Anthony Vanden Borre isn’t a player many remember. He played 28 times for Belgium. He played for some decent European sides: Fiorentina, Genoa, Anderlecht, Montpellier. You might not recall his 19 appearances for Avram Grant’s Portsmouth in the Premier League 13 years ago.
And you would be forgiven for not instantly recollecting the moment in the 60th minute of a goalless draw with Blackburn on 3 April 2010 when he was given a second yellow card for a deliberate handball by Steve Bennett. Morten Gamst Pedersen knocks it down the line for Martin Olsson and Vanden Borre sticks out an arm – it rules him out of an FA Cup semi-final at Wembley.
In your defence there’s been a lot of football, and a lot of life, since then. The thing is, though, you probably know this moment.
“We’re off to Fratton Park where there’s been a red card, but for who, Chris Kamara?”
“I don’t know, Jeff, has there? I must have missed that.”

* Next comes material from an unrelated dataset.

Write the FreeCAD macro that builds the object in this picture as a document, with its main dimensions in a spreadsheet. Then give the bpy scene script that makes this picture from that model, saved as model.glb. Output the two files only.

Cue off-screen laughs from Paul Merson and the rest of the Sky Sports Soccer Saturday studio. “Chris, have you not been watching? I haven’t,” says an already grinning Jeff Stelling. “I don’t know where that’s come from, Chris. I’ve no idea what has happened there. What has happened, Chris?”
“I don’t know, Jeff,” Kammy replies, bending double in hysterics.
It is a brilliant bit of television. The best bits are always when it doesn’t go to plan. Stelling advises Kammy to count the players. By now Kammy is full falsetto. “No, you’re right. I saw him go off, but I thought they were bringing a sub on, Jeff.”
The highlights of the match have less than 600 views on YouTube. The Soccer Saturday clip has millions. It’s so good not just because of the timing – Stelling is a master – but of the wonderful pure honesty. So many would have tried to bluff or come up with an excuse. There is a strange desperation to always be right and never make a mistake, and certainly never to admit making one. But Kammy owns it with a warmth and charm that have been a constant throughout his 24 years at Sky.
Kamara announced this week that he’s leaving Sky Sports. The key to his enduring popularity is something so simple. He’s always enjoying himself. It is salutary lesson for those us who work in the industry. No need for your tiny violins – and I appreciate after the past two nights this isn’t the week to complain – but it can be draining. Football never ends. #Wegoagain – too right we do. Weird alarm times, relentless travel, thinking of another superlative for Liverpool. Do I have to watch the Championship tonight? And that’s before you consider all the depressing issues in the game that you have a duty to read up on, report and discuss.
Kammy made the most of every minute and in a sport where so many people take themselves too seriously or deliver overhyped hyperbolic opinions every five minutes, he was a gentle interviewer and had a great ability to laugh at himself.
He had almost no inhibitions. On the “Kammy-do-it?” feature on Soccer AM he did everything: a full standup set, emerging from the tube on Take Me Out to a very bemused set of prospective suitors and, if memory serves me correctly, a rodeo where he fell off a horse. One afternoon, the two of us got stuck at the top of a scramble net in the middle of a forest on some ludicrous assault course.
There are a couple of things worth remembering about that red card clip. First, I’m sure Kammy would acknowledge that if he was the Eric Morecambe of the Soccer Saturday crew, he relied on scores of Ernie Wises up and down the country – your Gwynns, your Boultings, your Carruthers, your Michelle Owens – delivering slick, punchy updates from every division. That’s why it worked – the light relief among the important information. The “unbelievable Jeff”. It’s hard in a footballing context or indeed any context to say unbelievable without an involuntary Jeff just blurting out of you before you’ve had time to think. Kammy did that.
But second, you can’t last that long without really studying and knowing the game. He would get in for work almost in the middle of the night before Goals On Sunday to find things Match Of the Day hadn’t noticed. He somehow found a balance between serious football and being downright silly. Not many can bridge that gap – nor can they branch out into Saturday night light entertainment. That is a completely different world.
Viewers noticed him struggling with his language at Rotherham the other week. He explained he has been diagnosed with apraxia, a neurological disorder that can affect speech. “When it’s bad it stops the signals going from my brain to my mouth,” he told Good Morning Britain. “It slurs the words. People are thinking: is he OK? Is he drunk? What’s the matter with him? I’m trying to use parts of my brain – I have got one – to try and speak fluently.”
Despite that, the good news is he’ll continue to host Ninja Warrior and no doubt pursue other projects. I wish him so much luck and happiness.
It’s always worth reminding yourself what a privilege it is to get paid to watch football and be given airtime or column space to say what you think about it. Kammy did almost a quarter of a century – way longer than he played. That’s a generation of football fans watching and enjoying his work. That first Saturday next season will be weird for him. But the cliches are true – life moves fast, the game moves on.
Someone else will be at Fratton Park next season. They’ll probably notice the red cards. And because of that, most of us won’t even realise they’ve happened.